The service mesh automatically manages the creation, distribution, and rotation of TLS certificates, simplifying the security implementation and maintenance.
mTLS verifies the identity of both the client and the server before establishing a connection, preventing unauthorized access. This is accomplished by using digital certificates issued by a trusted Certificate Authority (CA) that the service mesh manages.
Benefits of mTLS:
- Data Encryption: Protects data in transit from eavesdropping and tampering.
- Authentication: Verifies the identities of both services involved in communication.
- Simplified Management: Automates certificate management, reducing operational overhead.

The Role of a Service Mesh in Microservices Architecture

A service mesh plays a crucial role in modern microservices architectures by providing a dedicated infrastructure layer for managing service-to-service communication. It addresses the complexities that arise when numerous, independently deployable services interact with each other. This section delves into how a service mesh facilitates these interactions, demonstrates its benefits through a practical scenario, and compares it to traditional networking approaches.

Supporting Communication Between Microservices

A service mesh fundamentally supports communication between microservices by providing a centralized, configurable, and observable platform. This approach allows for consistent management of interactions, irrespective of the underlying technology or language used by individual services.

Traffic Management: A service mesh enables sophisticated traffic management capabilities. This includes:
- Routing: Directing traffic based on various criteria, such as service version, request headers, or user identity.
- Load Balancing: Distributing traffic across multiple instances of a service to ensure high availability and optimal performance.
- Traffic Shaping: Implementing techniques like rate limiting, circuit breaking, and timeouts to control traffic flow and prevent cascading failures.
Security: Service meshes enhance security through features like:
- Mutual TLS (mTLS): Encrypting all service-to-service communication to protect data in transit.
- Authentication and Authorization: Enforcing access control policies to ensure only authorized services can communicate with each other.
Observability: Service meshes provide comprehensive observability, offering insights into service behavior and performance. This includes:
- Metrics: Collecting and aggregating metrics on request latency, error rates, and traffic volume.
- Tracing: Tracking requests as they flow through multiple services, enabling the identification of performance bottlenecks.
- Logging: Centralizing logs from all services for easier troubleshooting and analysis.

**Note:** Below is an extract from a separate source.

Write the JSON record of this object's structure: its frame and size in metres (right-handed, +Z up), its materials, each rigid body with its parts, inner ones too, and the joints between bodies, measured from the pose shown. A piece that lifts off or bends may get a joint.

Demonstrating Service-to-Service Interactions

Consider an e-commerce platform built using microservices. This platform includes services for: User Management, Product Catalog, Shopping Cart, and Order Processing. A service mesh orchestrates the communication between these services.

Scenario: A user adds an item to their cart.
- The user interacts with the User Interface (UI), which sends a request to the Shopping Cart service.
- The Shopping Cart service needs to retrieve product details from the Product Catalog service. The service mesh intercepts this request.
- The service mesh, based on pre-configured routing rules, directs the request to the Product Catalog service.
- The Product Catalog service returns the product details.
- The service mesh handles authentication and authorization, ensuring only authorized services can communicate. If mTLS is enabled, the communication between Shopping Cart and Product Catalog is encrypted.
- The Shopping Cart service updates the user’s cart with the product details.
- The service mesh provides visibility into this entire transaction through metrics, traces, and logs.

Comparing Service Mesh and Traditional Networking

In a microservices environment, the advantages of a service mesh become apparent when compared to traditional networking approaches. The following table illustrates these differences.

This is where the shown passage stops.